В Санкт-Петербургском театре музыкальной комедии обратились к мюзиклу «Джекилл и Хайд», являющемуся на данный момент самой продолжительной по количеству сезонов постановкой в истории легендарного Plymouth Theatre. Сочинение американского композитора Фрэнка Уйалдхорна и английского либреттиста Лесли Брикасса — вольная интерпретация повести Роберта Льюиса Стивенсона «Странная история доктора Джекилла и мистера Хайда». В процессе переработки сюжет значительным образом трансформировался, оброс новыми героями и зловещими деталями.
В пучину опасного эксперимента с сущностями Добра и Зла молодой элегантный джентльмен, каким выведен в спектакле доктор Генри Джекилл, бросается не в силу умозрительных идей, а с конкретными целями. Его отец — пациент психиатрической больницы; дамоклов меч наследственного недуга висит и над самим юношей. Сумасшествие видится Джекиллу квинтэссенцией всего самого мрачного и порочного в человеческой душе, и он одержим идеей «вычистить» это мрачное с помощью изобретённого им снадобья. Однако Попечительский совет лечебницы не разделяет странных представлений доктора о природе душевных болезней и отказывает в испытании препарата на пациентах. Тогда испытуемым становится он сам…
Музыку Уйалдхорна отличает бешеная энергия, режиссуру Миклоша Габора Кереньи (KERO) — изломанная графика, опутывающая действо инфернальным кружевом. Одна из основополагающих удач постановки в том, что превращение романтичного идеалиста Джекилла в неуправляемого отморозка Хайда решено без помощи спецэффектов и полностью базируется на актёрской игре. Сбрасывая с себя сдержанность и интеллигентность Джекилла, как стесняющую тело одежду, Ростислав Колпаков не демонизирует Хайда, утрируя внешние признаки, а следует за музыкой, раскрывая происходящие метаморфозы на уровне психологии.
Зло становится выпуклым, осязаемым и выплескивается далеко за пределы извращённой натуры «второго я» доктора. По мере продвижения действия звериный оскал Хайда всё явственнее проступает сквозь благообразную маску Джекилла, а прогрессирующее раздвоение сознания неумолимо приближает точку невозврата. При формальной схожести приёмов, лишённый бурной экспрессии Колпакова Иван Ожогин в другом составе «лепит» своего Джекилла-Хайда в манере более холодной и бесстрастной. Образ у Ожогина получается более обобщённый и академичный, но не менее убедительный.
Восходящая звезда российской сцены Агата Вавилова появляется в роли обитательницы сомнительного учреждения, певички Люси. Антипод «чистой» и скучно-благообразной невесты Джекилла Эммы — Елена Газаева/Вера Свешникова «падшая» Люси демонстрирует натуру яркую, неординарную и живую.

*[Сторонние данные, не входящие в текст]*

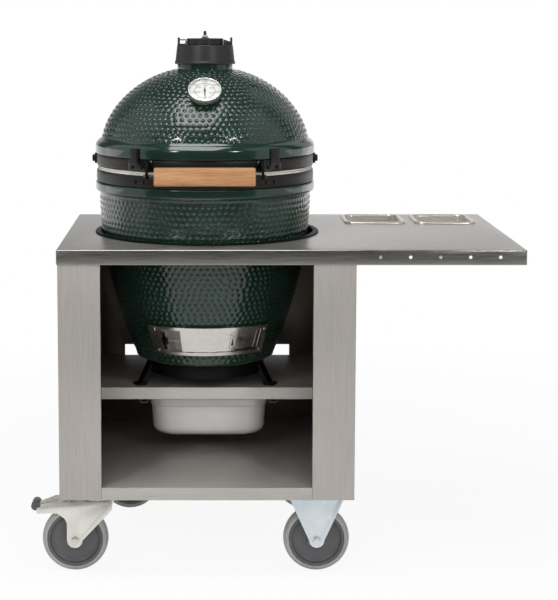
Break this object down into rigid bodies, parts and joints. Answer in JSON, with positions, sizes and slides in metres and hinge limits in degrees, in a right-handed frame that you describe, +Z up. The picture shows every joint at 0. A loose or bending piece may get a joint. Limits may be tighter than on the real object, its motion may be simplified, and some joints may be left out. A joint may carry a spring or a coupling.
{
  "type": "kamado grill table",
  "caption": "Ceramic kamado grill standing through a round cut-out in the worktop of a wheeled stainless cabinet with an overhanging side shelf.",
  "frame": {"origin": "on the floor, at the middle of the length and depth that the object covers", "axes": "+Z up, -Y the open front with the handle and thermometer, +X towards the overhanging shelf"},
  "size_m": [1.1734, 0.7, 1.3058],
  "materials": {
    "worktop_steel": "fine brushed along its length",
    "side_steel": "fine brushed along its height",
    "inner_steel": "fine brushed, in shade",
    "pan_steel": "satin, deep drawn",
    "black_trim": "gloss",
    "green_glaze": "gloss, dimpled",
    "raw_ceramic": "matte",
    "band_steel": "satin",
    "black_paint": "gloss",
    "felt": "matte felt",
    "cast_iron": "matte, sand cast",
    "grid_steel": "polished rod",
    "zinc_steel": "bright zinc plate",
    "spring_steel": "oiled black",
    "handle_wood": "oiled",
    "case_steel": "polished",
    "dial_face": "satin, printed with plain numbers",
    "needle_paint": "satin",
    "draft_steel": "bright brushed",
    "screen_steel": "perforated",
    "pedal_paint": "moulded",
    "tread_rubber": "grey, matte",
    "hub_plastic": "moulded"
  },
  "bodies": {
    "table": {"worktop": "worktop_steel", "side_panel_left": "side_steel", "side_panel_right": "side_steel", "back_panel": "inner_steel", "middle_shelf": "inner_steel", "bottom_shelf": "inner_steel", "hole_trim_ring": "black_trim", "pan_rail_left": "inner_steel", "pan_rail_right": "inner_steel", "caster_plate_front_left": "zinc_steel", "caster_plate_rear_left": "zinc_steel", "caster_fork_front_right": "zinc_steel", "caster_fork_rear_right": "zinc_steel", "caster_axle_front_right": "zinc_steel", "caster_axle_rear_right": "zinc_steel", "base_ceramic": "green_glaze", "lower_band": "band_steel", "base_gasket": "felt", "fire_box": "raw_ceramic", "fire_ring": "raw_ceramic", "fire_grate": "cast_iron", "nest_stand": "black_paint", "hinge_lower": "band_steel", "hinge_pin": "zinc_steel", "hinge_spring": "spring_steel", "draft_frame": "draft_steel"},
    "dome": {"dome_ceramic": "green_glaze", "upper_band": "band_steel", "dome_gasket": "felt", "handle_bracket_left": "black_paint", "handle_bracket_right": "black_paint", "handle_rod": "zinc_steel", "handle_bar": "handle_wood", "hinge_upper": "band_steel", "thermometer_case": "case_steel", "thermometer_dial": "dial_face"},
    "cap": {"cap_body": "cast_iron", "cap_spindle": "zinc_steel"},
    "cap_disc": {"cap_disc": "cast_iron"},
    "needle": {"thermometer_needle": "needle_paint"},
    "grid": {"cooking_grid": "grid_steel"},
    "draft_door": {"draft_door": "draft_steel"},
    "draft_screen": {"draft_screen": "screen_steel"},
    "waste_pan": {"waste_pan": "pan_steel"},
    "spice_pan_left": {"spice_pan_left": "pan_steel"},
    "spice_pan_right": {"spice_pan_right": "pan_steel"},
    "fork_front_left": {"caster_fork_front_left": "zinc_steel", "caster_axle_front_left": "zinc_steel"},
    "pedal_front_left": {"brake_pedal_front_left": "pedal_paint"},
    "fork_rear_left": {"caster_fork_rear_left": "zinc_steel", "caster_axle_rear_left": "zinc_steel"},
    "pedal_rear_left": {"brake_pedal_rear_left": "pedal_paint"},
    "wheel_front_left": {"wheel_tread_front_left": "tread_rubber", "wheel_hub_front_left": "hub_plastic"},
    "wheel_rear_left": {"wheel_tread_rear_left": "tread_rubber", "wheel_hub_rear_left": "hub_plastic"},
    "wheel_front_right": {"wheel_tread_front_right": "tread_rubber", "wheel_hub_front_right": "hub_plastic"},
    "wheel_rear_right": {"wheel_tread_rear_right": "tread_rubber", "wheel_hub_rear_right": "hub_plastic"}
  },
  "joints": [
    {"name": "dome_hinge", "type": "hinge", "parent": "table", "child": "dome", "pos_m": [-0.16575, 0.318, 0.9662], "axis": [-1, 0, 0], "range_deg": [0, 75]},
    {"name": "cap_lift", "type": "slide", "parent": "dome", "child": "cap", "axis": [0, 0, 1], "range_m": [0, 0.08]},
    {"name": "cap_disc_turn", "type": "hinge", "parent": "cap", "child": "cap_disc", "pos_m": [-0.16575, 0, 1.2712], "axis": [0, 0, 1], "range_deg": [-45, 45]},
    {"name": "needle_turn", "type": "hinge", "parent": "dome", "child": "needle", "pos_m": [-0.16575, -0.20311, 1.16181], "axis": [0, -0.6628, 0.7488], "range_deg": [-290, 0]},
    {"name": "grid_lift", "type": "slide", "parent": "table", "child": "grid", "axis": [0, 0, 1], "range_m": [0, 0.02]},
    {"name": "draft_door_slide", "type": "hinge", "parent": "table", "child": "draft_door", "pos_m": [-0.16575, 0, 0.553], "axis": [0, 0, 1], "range_deg": [-9, 18]},
    {"name": "draft_screen_slide", "type": "hinge", "parent": "table", "child": "draft_screen", "pos_m": [-0.16575, 0, 0.553], "axis": [0, 0, 1], "range_deg": [0, 9]},
    {"name": "waste_pan_slide", "type": "slide", "parent": "table", "child": "waste_pan", "axis": [0, -1, 0], "range_m": [0, 0.25]},
    {"name": "spice_pan_left_lift", "type": "slide", "parent": "table", "child": "spice_pan_left", "axis": [0, 0, 1], "range_m": [0, 0.15]},
    {"name": "spice_pan_right_lift", "type": "slide", "parent": "table", "child": "spice_pan_right", "axis": [0, 0, 1], "range_m": [0, 0.15]},
    {"name": "swivel_front_left", "type": "hinge", "parent": "table", "child": "fork_front_left", "pos_m": [-0.42675, -0.253, 0.185], "axis": [0, 0, 1], "continuous": true},
    {"name": "wheel_turn_front_left", "type": "hinge", "parent": "fork_front_left", "child": "wheel_front_left", "pos_m": [-0.48075, -0.253, 0.08], "axis": [0, 1, 0], "continuous": true},
    {"name": "brake_front_left", "type": "hinge", "parent": "fork_front_left", "child": "pedal_front_left", "pos_m": [-0.48875, -0.253, 0.1843], "axis": [0, -1, 0], "range_deg": [0, 12]},
    {"name": "swivel_rear_left", "type": "hinge", "parent": "table", "child": "fork_rear_left", "pos_m": [-0.42675, 0.253, 0.185], "axis": [0, 0, 1], "continuous": true},
    {"name": "wheel_turn_rear_left", "type": "hinge", "parent": "fork_rear_left", "child": "wheel_rear_left", "pos_m": [-0.37275, 0.253, 0.08], "axis": [0, 1, 0], "continuous": true},
    {"name": "brake_rear_left", "type": "hinge", "parent": "fork_rear_left", "child": "pedal_rear_left", "pos_m": [-0.36475, 0.253, 0.1843], "axis": [0, 1, 0], "range_deg": [0, 12]},
    {"name": "wheel_turn_front_right", "type": "hinge", "parent": "table", "child": "wheel_front_right", "pos_m": [0.10525, -0.253, 0.08], "axis": [0, 1, 0], "continuous": true},
    {"name": "wheel_turn_rear_right", "type": "hinge", "parent": "table", "child": "wheel_rear_right", "pos_m": [0.10525, 0.253, 0.08], "axis": [0, 1, 0], "continuous": true}
  ]
}
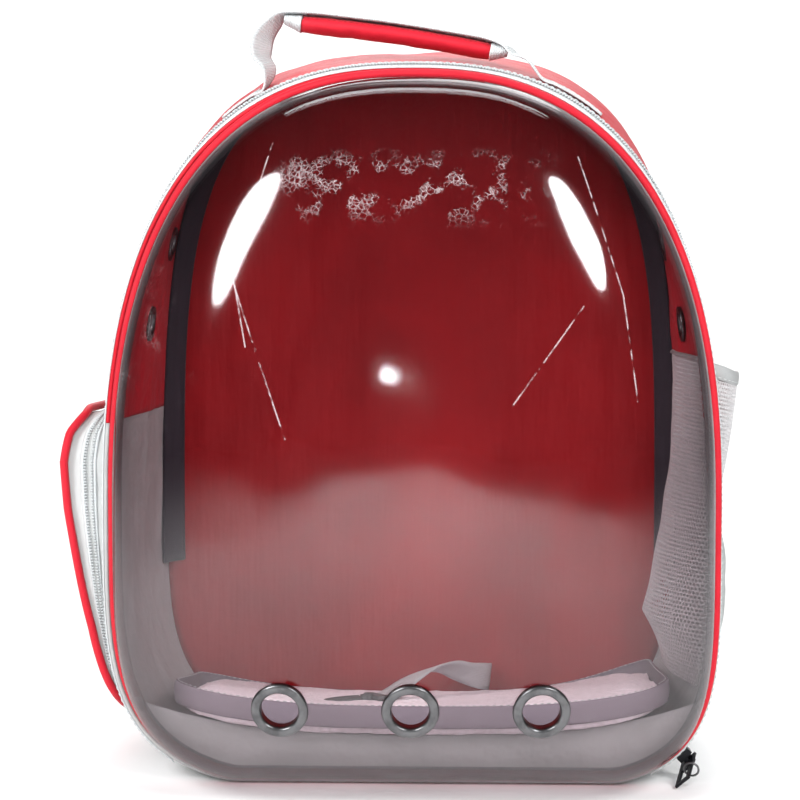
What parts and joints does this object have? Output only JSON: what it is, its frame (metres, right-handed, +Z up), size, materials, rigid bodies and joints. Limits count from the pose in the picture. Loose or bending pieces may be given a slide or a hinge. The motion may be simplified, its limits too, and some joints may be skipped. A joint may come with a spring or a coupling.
{
  "type": "bubble pet carrier backpack",
  "caption": "Fabric backpack for carrying a small pet: clear bulging front window with vent eyelets, floor mat, side pockets, top handle and padded shoulder straps.",
  "frame": {"origin": "centre of the flat base, where it rests on the floor", "axes": "+Z up, the clear dome faces -Y, +X is to the right as the dome is faced"},
  "size_m": [0.4159, 0.3225, 0.4587],
  "materials": {
    "clear_plastic": "clear, glossy, thin",
    "red_fabric": "woven, matte with a slight sheen",
    "red_piping": "tight woven cover, slight sheen",
    "red_satin": "satin lining",
    "grey_fabric": "woven, matte",
    "webbing": "ribbed webbing",
    "dark_tape": "woven tape",
    "fleece": "soft pile",
    "mat_edge": "woven binding",
    "net": "knitted net",
    "gunmetal": "polished dark",
    "black_metal": "black, glossy",
    "dark_plastic": "moulded"
  },
  "bodies": {
    "carrier": {"bubble_shell": "clear_plastic", "front_eyelet_left": "gunmetal", "front_eyelet_center": "gunmetal", "front_eyelet_right": "gunmetal", "front_piping": "red_piping", "front_zip": "webbing", "zip_slider": "black_metal", "upper_body": "red_fabric", "lower_body": "grey_fabric", "back_panel": "red_satin", "rear_binding": "dark_tape", "front_facing": "grey_fabric", "wall_eyelet_left_low": "gunmetal", "wall_eyelet_left_high": "gunmetal", "wall_eyelet_right_low": "gunmetal", "wall_eyelet_right_high": "gunmetal", "floor_mat": "fleece", "mat_binding": "mat_edge", "tether_strap": "webbing", "tether_hook": "dark_plastic", "inner_mesh": "net", "pocket_gusset": "grey_fabric", "pocket_zip": "webbing", "pocket_panel": "red_fabric", "pocket_piping": "red_piping", "bottle_net": "net", "bottle_rim": "grey_fabric", "lower_pouch": "grey_fabric", "pouch_zip": "webbing", "handle_grip": "red_piping", "handle_webbing": "webbing", "handle_wrap_left": "webbing", "handle_wrap_right": "webbing", "back_pad": "grey_fabric", "shoulder_strap_right": "red_fabric", "shoulder_strap_left": "red_fabric", "strap_webbing_right": "webbing", "strap_webbing_left": "webbing", "strap_adjuster_right": "dark_plastic", "strap_adjuster_left": "dark_plastic"},
    "zip_pull": {"zip_pull": "black_metal", "pull_ring": "gunmetal"}
  },
  "joints": [
    {"name": "zip_pull_hinge", "type": "hinge", "parent": "carrier", "child": "zip_pull", "pos_m": [0.16424, -0.07205, 0.01244], "axis": [-0.6458, 0.3746, -0.6653], "range_deg": [0, 15]}
  ]
}
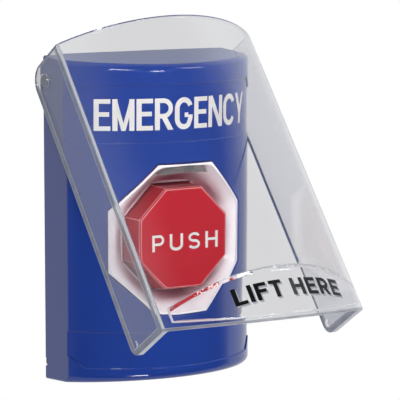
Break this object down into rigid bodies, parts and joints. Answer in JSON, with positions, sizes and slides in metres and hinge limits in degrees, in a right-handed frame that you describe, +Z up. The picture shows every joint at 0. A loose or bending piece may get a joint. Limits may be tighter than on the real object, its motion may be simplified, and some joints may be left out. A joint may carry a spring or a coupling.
{
  "type": "panic button",
  "caption": "Wall-mounted panic button: blue moulded housing with a dished white octagonal surround, a sprung red push button and a clear lift-up cover.",
  "frame": {"origin": "on the wall plane, midway between the two screw slots, which is the middle of the housing's width and height", "axes": "+Z up, the wall is the plane Y = 0 and lies on the +Y side, the button faces -Y, +X is to the right of a person facing the button"},
  "size_m": [0.0878, 0.1186, 0.1427],
  "materials": {
    "blue_housing": "gloss",
    "white_surround": "gloss",
    "red_button": "gloss",
    "white_nylon": "satin",
    "black_contact_plastic": "satin",
    "light_pipe_clear": "gloss",
    "cover_clear": "gloss",
    "grey_pin": "satin",
    "foam_seal": "matt",
    "zinc_steel": "satin",
    "spring_steel": "satin",
    "terminal_brass": "satin",
    "circuit_board_green": "satin",
    "lamp_white": "gloss"
  },
  "bodies": {
    "station": {"wall_seal": "foam_seal", "mounting_plate": "zinc_steel", "front_housing": "blue_housing", "button_surround": "white_surround", "return_spring": "spring_steel", "contact_carrier": "zinc_steel", "contact_block": "black_contact_plastic", "light_pipe": "light_pipe_clear", "lock_screws": "zinc_steel", "terminal_clamps": "terminal_brass", "terminal_screws": "terminal_brass", "lamp_board": "circuit_board_green", "board_lamps": "lamp_white", "board_screws": "zinc_steel", "surround_screws": "zinc_steel", "carrier_screws": "zinc_steel", "block_screws": "zinc_steel", "hinge_pin_left": "grey_pin", "pin_clip_left": "zinc_steel", "hinge_pin_right": "grey_pin", "pin_clip_right": "zinc_steel"},
    "button": {"push_button": "red_button", "button_rod": "white_nylon", "contact_follower": "white_nylon"},
    "cover": {"lift_cover": "cover_clear"}
  },
  "joints": [
    {"name": "cover_hinge", "type": "hinge", "parent": "station", "child": "cover", "pos_m": [0, -0.0075, 0.0538], "axis": [-1, 0, 0], "range_deg": [-38.5, 51.5]},
    {"name": "button_press", "type": "slide", "parent": "station", "child": "button", "axis": [0, 1, 0], "range_m": [0, 0.004], "stiffness_N_per_m": 600, "deforming": ["return_spring"]}
  ]
}
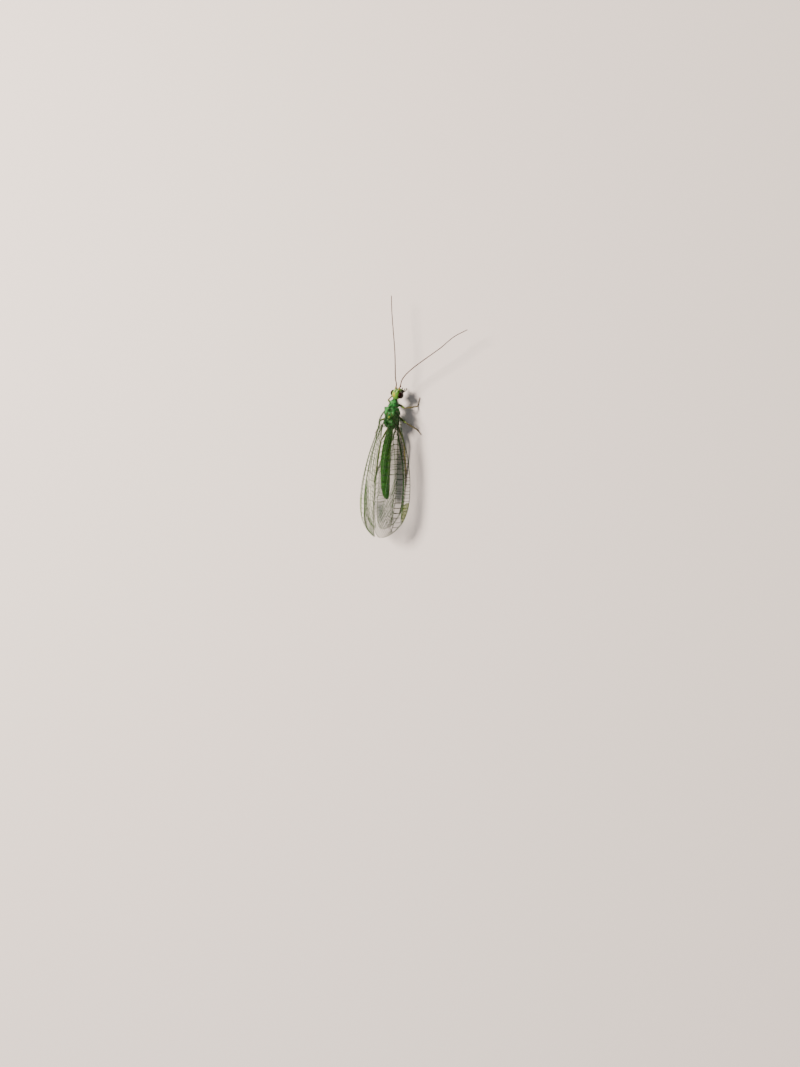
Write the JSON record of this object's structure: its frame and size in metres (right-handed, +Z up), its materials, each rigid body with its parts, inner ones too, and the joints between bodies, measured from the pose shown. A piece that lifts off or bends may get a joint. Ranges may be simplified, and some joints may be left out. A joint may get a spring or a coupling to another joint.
{
  "type": "green lacewing",
  "caption": "Life-size still model of a green lacewing at rest, wings folded as a roof over the abdomen, long antennae spread forward.",
  "frame": {"origin": "on the floor, under the middle of the bounding box", "axes": "+Z up, head towards -Y, the insect's left side towards +X"},
  "size_m": [0.0098, 0.0242, 0.0044],
  "materials": {
    "cuticle": "satin",
    "eye": "gloss",
    "feeler": "satin",
    "leg": "satin",
    "wing": "gloss"
  },
  "bodies": {
    "root": {"head": "cuticle", "eye_left": "eye", "eye_right": "eye", "antenna_left": "feeler", "antenna_right": "feeler", "prothorax": "cuticle", "thorax": "cuticle", "abdomen": "cuticle", "leg_front_left": "leg", "leg_front_right": "leg", "leg_mid_left": "leg", "leg_mid_right": "leg", "leg_hind_left": "leg", "leg_hind_right": "leg", "forewing_left": "wing", "forewing_right": "wing", "hindwing_left": "wing", "hindwing_right": "wing"}
  },
  "joints": []
}
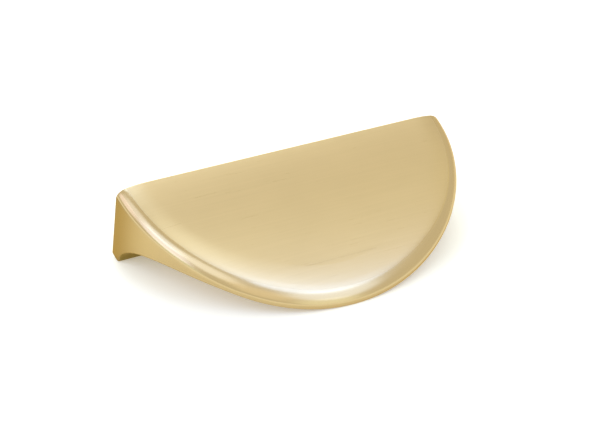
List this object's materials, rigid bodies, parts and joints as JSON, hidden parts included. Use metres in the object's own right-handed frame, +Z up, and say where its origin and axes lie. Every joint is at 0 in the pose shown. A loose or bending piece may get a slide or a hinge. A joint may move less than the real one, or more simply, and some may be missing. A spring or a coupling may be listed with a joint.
{
  "type": "cabinet handle",
  "caption": "Half-moon cabinet handle in satin brass: a curved half-round plate with a rounded rim that runs into a flat back wall through a deep finger cove.",
  "frame": {"origin": "midway between the two screw holes, on the flat back face", "axes": "+X along the straight back edge, +Y out of the back face into the cabinet front, +Z up as mounted"},
  "size_m": [0.1, 0.05, 0.025],
  "materials": {
    "satin_brass": "satin, brushed along the straight edge"
  },
  "bodies": {
    "root": {"handle": "satin_brass"}
  },
  "joints": []
}
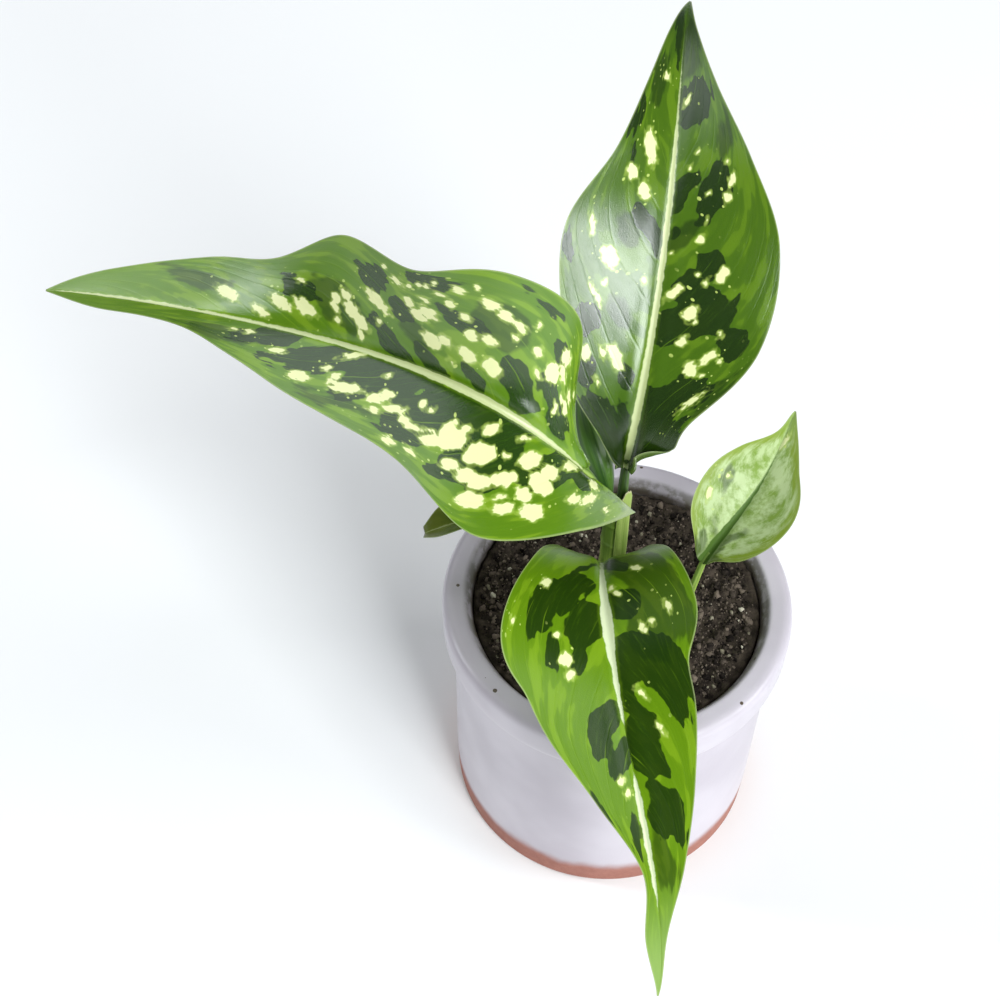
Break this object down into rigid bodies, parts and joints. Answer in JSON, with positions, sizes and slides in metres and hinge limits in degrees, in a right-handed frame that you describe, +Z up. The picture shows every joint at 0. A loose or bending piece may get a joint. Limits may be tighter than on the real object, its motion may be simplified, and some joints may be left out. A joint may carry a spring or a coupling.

Вызывающая чувственность Люси-Вавиловой непостижимым образом сочетается с тонкой душевной организацией; кричащая сексуальность — с врождённым целомудрием. Вавилова создаёт образ цельный и даже некоторым образом выходящий за рамки мюзикла — хорошая актёрская школа накладывается на крепкую драматургию. Богатое красками крупное сопрано то заходится почти в исступлении, то звучит нежно и просветлённо, а в каждом жесте, взгляде, слове читается обречённость. Рыжеволосой красавице никогда не вырваться из поглощающего её омута — так же, как опрометчиво выпустившему собственного демона прекраснодушному Джекиллу никогда не избавиться от его пут. Эта общая безысходность притягивает героев друг к другу на подсознательном уровне, и нож, которым Хайд полоснёт по горлу Люси, явится своего рода провозвестником кончины Джекилла от руки Аттерсона — Александр Суханов, выполнившего последнюю волю друга.
Как и в литературной первооснове, никаких чудес в мюзикле не произошло. Людское тщеславие оказалось посрамлено, сомнительный эксперимент обернулся чередой человеческих трагедий (мюзикльный Хайд совершает серию убийств, не уступая в жестокости Джеку Потрошителю). Если же выйти за рамки сюжета и его толкований, то в «сухом остатке» остаётся высочайшее качество проекта, реализованного российскими артистами на сцене российского театра. Ещё несколько лет назад подобное развитие событий невозможно было предположить даже в самых смелых мечтах. За очевидностью того, что «как на Бродвее», мы никогда не сможем, совершенно не маячила даже малая вероятность, что сможем — по-своему, но совсем не хуже. И вот — смогли!